MCMAHAN J. Dausman, J., absent.

OPINION

MCMAHAN, J.

This is an action by Sarah Swain, Georgiana Fulton, Earl Bumgartner, Homer Bumgartner, Aubrey Fosnaugh, and June Fosnaugh to have the last will and testament of B. Elizabeth Miller declared void. The first four named plaintiffs are brothers and sisters of the testatrix, while the last two are the children of a deceased sister. The complaint alleges that the testatrix died the owner of personal property worth in excess of $ 100,000, and that, in the absence of a will, these plaintiffs, as heirs, would have inherited all of the property of which the testatrix died the owner. The court sustained a demurrer to the complaint, hence this appeal.

The will, in so far as the same is material, is as follows:

"Item 2. I devise and bequeath all of my estate, both real and personal of any and every kind, wheresoever located, unto the First National Bank of Peru, Indiana, in trust with instructions that it discharge the trust herein created as follows:

"First. That the First National Bank of Peru, Indiana, trustee herein, shall and is hereby authorized and empowered to convert all of my estate into money or approved and solvent stocks or bonds when and as it deems best.

"Second. Said trustee shall maintain the principal of my estate intact and shall keep the same invested in its name in approved and solvent securities, stocks and bonds.

"Third. That said trustee shall divide the principal of my estate, after paying all debts thereof, into two equal parts and shall stand possessed of each of said parts in trust as hereinafter provided.

"Fourth. It is my will that the cestui que trust of one of said equal parts shall be the grandchildren of my said deceased husband, Schuyler C. Miller, and their issue if any be dead, namely the children begotten by the two sons of my said deceased husband, C. Kenneth Miller and C. Merrill Miller and their issue if any be dead. Said grandchildren shall each have an equal interest in said fund and trust estate. It is my intention that this provision of my will shall be applicable to any and all children begotten by the said C. Kenneth Miller, and C. Merrill Miller at any time, either before or after my death.
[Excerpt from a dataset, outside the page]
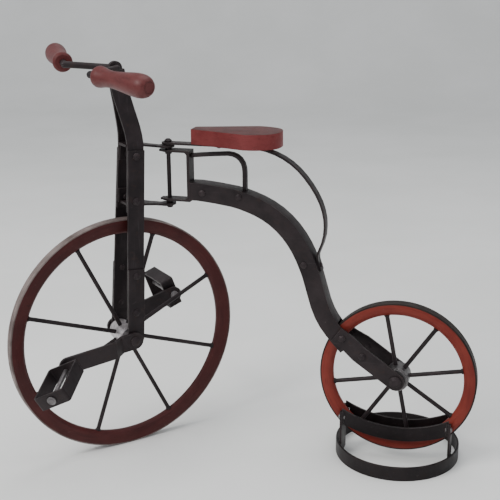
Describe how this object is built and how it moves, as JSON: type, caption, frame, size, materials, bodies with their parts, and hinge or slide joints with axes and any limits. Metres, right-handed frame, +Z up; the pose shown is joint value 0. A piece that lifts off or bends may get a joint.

"Fifth. It is my will that the cestui que trust of said other equal part shall be the children begotten by or born to my brothers and sisters and their issue if any be dead, the same being the children of Sarah Swain, Georgiana Fulton, May Fosnaugh, deceased, Earl Bumgartner and Omer Bumgartner and their issue if any be dead. Said children of my said brothers and sisters shall each have an equal interest in said fund and trust estate. It is my intention that this provision of my will shall be applicable to any and all children begotten by or born to any of my said brothers or sisters, either before or after my death.

"Item 3. It is my will and I hereby authorize and instruct that The First National Bank of Peru, Indiana, trustee herein, shall deal with all cestui que trust during their minority as is best for their interest, especially requesting that it encourage and assist all those who desire to pursue legitimate education, and I authorize it to pay to any of the cestui que trust during their minority such sums out of the earnings of the trust estate as their best interest may require. However, it shall keep an accurate and complete record of all sums paid to each cestui que trust and at the termination of the trust herein created, as hereinafter provided, all sums paid shall be equalized.

"Item 4. When and as each of the cestui que trust under the terms of this will, reach the majority or become the age of twenty-one (21) years, providing they are not under mental disability, I instruct that said trustee shall render an accounting to them and shall pay to each one upon said event, three-fourths (3/4) of the principal of said estate to which he is entitled as may be then determined, and upon the final determination by said trustee that no more children can be born to either the sons of my deceased husband or to any of my brothers or sisters, then and in that event this trust estate shall terminate and said trustee shall account to each cestue que trust for his entire interest in my estate, as he reaches the age of twenty-one (21) years, and is not under mental disability.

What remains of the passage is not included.